The first ratings of the 2023-24 United States winter wheat crop show some sharp improvement in the U.S. Southern Plains compared to a year ago. The Texas wheat crop boasts a 41% good to excellent total, much higher than last year's late-October total of only 4% good to excellent. The Oklahoma wheat crop rates 42% good to excellent compared with only 11% good to excellent a year ago. The Kansas wheat crop rating of 32% good to excellent is a full eight percentage points more than 24% good to excellent at the end of October in 2022.
The reason for those robust conditions is easy to spot; significant precipitation to get the new crop jump-started. "Most of Oklahoma has received significant rain in the past week reviving hopes for wheat pasture," wrote Oklahoma State University livestock economist Derrell Peel in a newsletter Oct. 30. "The majority of the state was blessed with 1.5 to over 6 inches of rain." The wet week in late October continued to show evidence of a more active weather pattern for the Southern Plains, following some good rains in September and in early October.
Additional precipitation is forecast through the winter in the region. In fact, the Southern Plains weather pattern during the past summer and now into the fall has gone according to long-term tendencies with El Nino, according to a NOAA Southern Plains drought update briefing on Oct. 26. The briefing summary noted that:
-- El Nino conditions are present in the central Pacific and are anticipated to continue through the Northern Hemisphere winter.
-- Each El Nino has affected the Southern Plains weather differently, but on average, when a strong El Nino pattern is in place, the Southern Plains experiences a dry summer followed by a wet winter.
-- El Nino was one factor in the extended drought conditions this summer. Past events indicate increased rainfall can be expected in late fall and early winter this year.
NOAA/Climate Prediction Center historical records indicate that the Southern Plains has anywhere from a 60 to 90% chance of wet conditions during the November-to-January period when El Nino is in effect. As far as amounts relative to normal are concerned, DTN's forecast during those three months calls for precipitation totals of from 0.05 to 2 inches above normal in the region.

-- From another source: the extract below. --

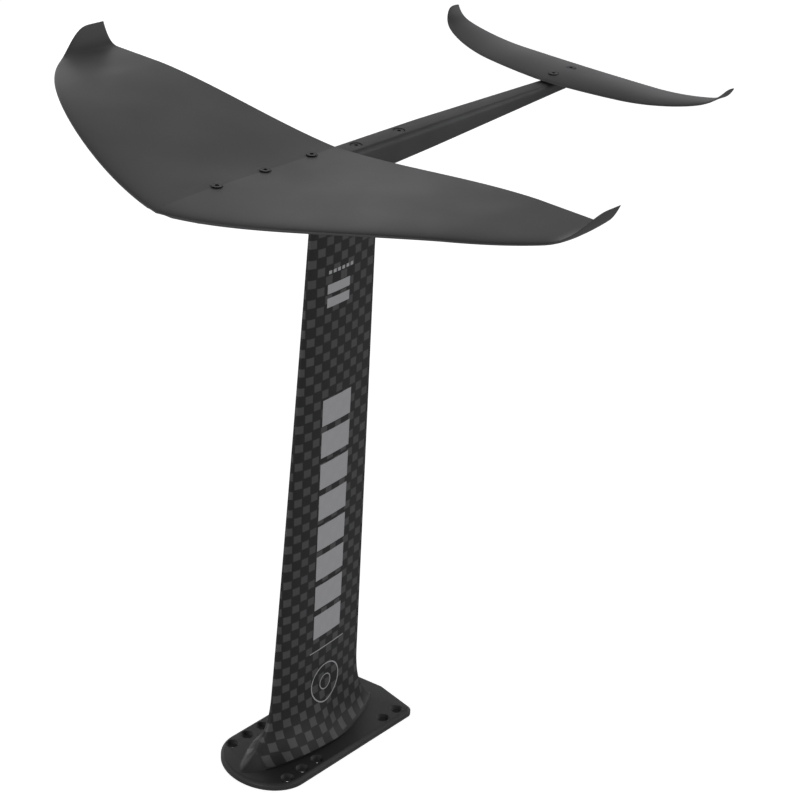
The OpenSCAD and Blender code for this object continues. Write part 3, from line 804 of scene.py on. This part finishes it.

This moisture will be important, because drought is still a big feature in the Southern Plains. As of Oct. 24, the U.S. Drought Monitor indicated that 72% of the Southern Plains region is in drought (D1 or worse), a 27% increase from three months ago. Also, 25% of the region is experiencing Extreme (D3) drought or worse. And, for the year to date, much of eastern Kansas has precipitation totals which are at least 10 inches below normal. Oklahoma had 90-day precipitation deficits of from 4 to 8 inches prior to the latest rainfall. And, in western and southern Texas, water reservoir levels remain at or near all-time lows for this time of year; streamflows are also at or near all-time lows.
So, El Nino has helped bring some fall rains to the Southern Plains. The question is, can the spigot stay on to make a long-lasting dent in long-lasting drought?